Timezone: »

Online Sub-Sampling for Reinforcement Learning with General Function Approximation
Dingwen Kong · Ruslan Salakhutdinov · Ruosong Wang · Lin Yang
Designing provably efficient algorithms with general function approximation is an important open problem in reinforcement learning. Recently, Wang et al.~[2020c] establish a value-based algorithm with general function approximation that enjoys $\widetilde{O}(\mathrm{poly}(dH)\sqrt{K})$\footnote{Throughout the paper, we use $\widetilde{O}(\cdot)$ to suppress logarithm factors. } regret bound, where $d$ depends on the complexity of the function class, $H$ is the planning horizon, and $K$ is the total number of episodes.
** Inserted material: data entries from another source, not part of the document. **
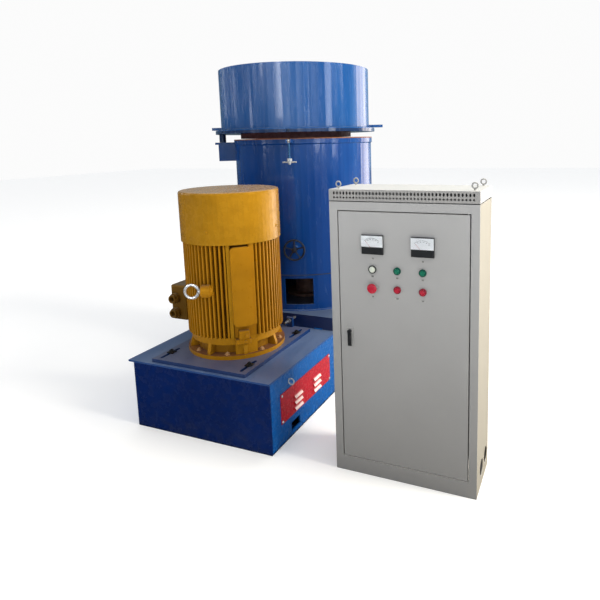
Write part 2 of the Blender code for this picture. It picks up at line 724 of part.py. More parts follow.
def name_pad():
    """The raised pad for the name plate, with rounded corners, its side step and the land under it."""
    inner = CORE_RADIUS - FIN_TIP
    bottom = FRAME_BOTTOM + PAD_BOTTOM
    top = FRAME_BOTTOM + PAD_TOP
    half = PAD_RADIUS * math.sin(math.radians((PAD_SIDES[1] - PAD_SIDES[0]) / 2))
    corners = []
    for x, y, start in ((half, top, 0.0), (-half, top, 90.0), (-half, bottom, 180.0), (half, bottom, 270.0)):
        centre = (x - math.copysign(PAD_ROUND, x), y - math.copysign(PAD_ROUND, y - (top + bottom) / 2))
        for k in range(5):
            point = polar(PAD_ROUND, start + 22.5 * k)
            corners.append((centre[0] + point.x, centre[1] + point.y))
    window = placed(prism(corners, inner / 2, PAD_RADIUS * 2), facing_out(sum(PAD_SIDES) / 2))
    pad = sector(inner, PAD_RADIUS, (PAD_SIDES[0] - FIN_MARGIN, PAD_SIDES[1] + FIN_MARGIN), bottom, top)
    step = sector(inner, STEP_RADIUS, (PAD_SIDES[1] - FIN_MARGIN, STEP_END), bottom, FRAME_TOP - SEAT)
    land = sector(inner, BLOCK_RADIUS, (PAD_SIDES[0], STEP_END), FRAME_BOTTOM, bottom + PAD_ROUND)
    return joined(combined(pad, window, "INTERSECT"), step, land)


def build_motor_frame(yellow):
    """The cast frame with its upright cooling fins, name pad, terminal seat and lifting boss."""
    body = prism(fin_outline(), FRAME_BOTTOM, FRAME_TOP)
    seat = sector(CORE_RADIUS - FIN_TIP, FIN_RADIUS, TERMINAL_SIDES,
                  FRAME_BOTTOM + TERMINAL_BOTTOM, FRAME_BOTTOM + TERMINAL_BOTTOM + TERMINAL_HEIGHT)
    body = joined(body, seat, name_pad())
    body.transform(Matrix.Translation((0.0, MOTOR_Y, 0.0)))
    end = BOSS_START + BOSS_LENGTH
    closed = end + BOSS_RADIUS / 2
    boss = turned([(0.0, BOSS_START), (BOSS_RADIUS - BOSS_EDGE, BOSS_START),
                   (BOSS_RADIUS, BOSS_START + BOSS_EDGE), (BOSS_RADIUS, end),
                   (BOSS_RADIUS / 2, closed), (0.0, closed)], 24)
    boss = placed(boss, eye_frame() @ Matrix.Rotation(math.pi / 2, 4, "Y"))
    piece("motor_frame", joined(body, boss), yellow)


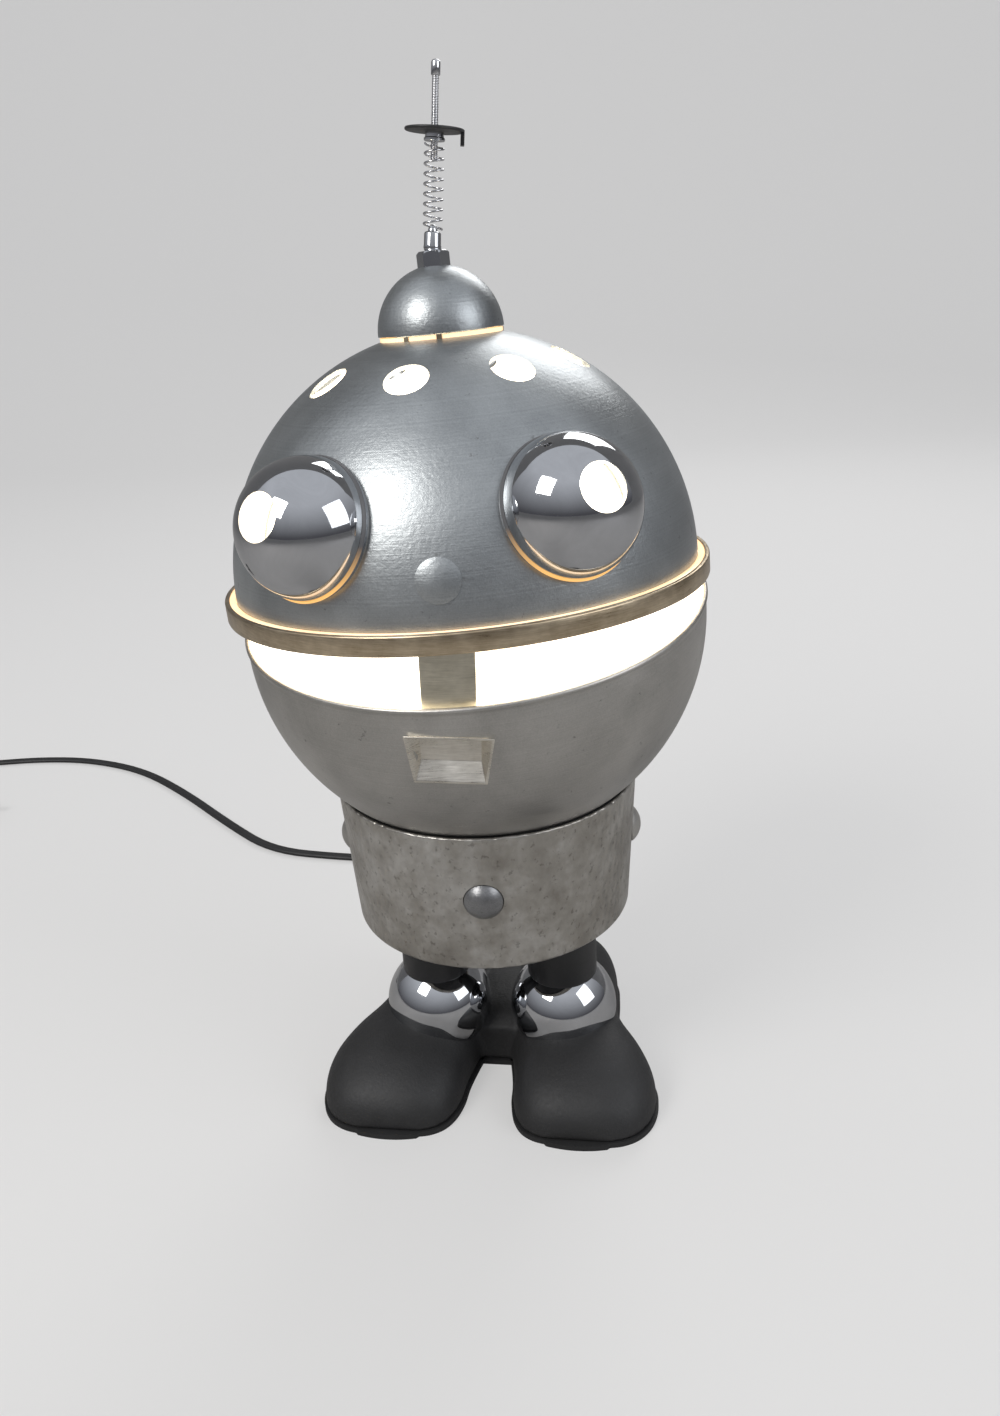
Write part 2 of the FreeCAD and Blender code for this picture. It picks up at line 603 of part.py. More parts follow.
bulb_low = holder_low + HOLDER_H - SOCKET_DEPTH + 0.4
bulb_centre = bulb_low + BULB_LENGTH - BULB_R
neck_top = bulb_low + 30.0
joint_r = BULB_R * math.cos(rad(-28))
joint_z = bulb_centre + BULB_R * math.sin(rad(-28))


def bulb_point(r, z):
    return V(r, 0, z)


glass_side = Part.BSplineCurve()
glass_side.interpolate([bulb_point(BULB_NECK_R, neck_top), bulb_point(16.5, neck_top + 14),
                        bulb_point(joint_r, joint_z)])
bulb = spin([
    Part.LineSegment(bulb_point(0, bulb_low), bulb_point(5, bulb_low)).toShape(),
    Part.LineSegment(bulb_point(5, bulb_low), bulb_point(BULB_NECK_R, bulb_low + 5)).toShape(),
    Part.LineSegment(bulb_point(BULB_NECK_R, bulb_low + 5), bulb_point(BULB_NECK_R, neck_top)
                     ).toShape(),
    glass_side.toShape(),
    Part.Arc(bulb_point(joint_r, joint_z),
             bulb_point(BULB_R * math.cos(rad(31)), bulb_centre + BULB_R * math.sin(rad(31))),
             bulb_point(0, bulb_centre + BULB_R)).toShape(),
    Part.LineSegment(bulb_point(0, bulb_centre + BULB_R), bulb_point(0, bulb_low)).toShape()])
save("bulb", bulb)

# Lower bowl with its chin dish, tooth and half of the mouth hinge

jaw = round_shell(at_r(JAW_R, JAW_HOLE_R, -1), at_z(JAW_R, JAW_RIM_Z), at_z(inner_r, JAW_RIM_Z),
                  at_r(inner_r, JAW_HOLE_R, -1))
bead_mid = at_z(JAW_R, JAW_RIM_Z - RIM_BEAD_R)[0] - 0.3
jaw = jaw.fuse(Part.makeTorus(bead_mid, RIM_BEAD_R, V(0, 0, JAW_RIM_Z - RIM_BEAD_R)))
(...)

However, their algorithm requires $\Omega(K)$ computation time per round, rendering the algorithm inefficient for practical use. In this paper, by applying online sub-sampling techniques, we develop an algorithm that takes $\widetilde{O}(\mathrm{poly}(dH))$ computation time per round on average, and enjoys nearly the same regret bound. Furthermore, the algorithm achieves low switching cost, i.e., it changes the policy only $\widetilde{O}(\mathrm{poly}(dH))$ times during its execution, making it appealing to be implemented in real-life scenarios. Moreover, by using an upper-confidence based exploration-driven reward function, the algorithm provably explores the environment in the reward-free setting. In particular, after $\widetilde{O}(\mathrm{poly}(dH))/\epsilon^2$ rounds of exploration, the algorithm outputs an $\epsilon$-optimal policy for any given reward function.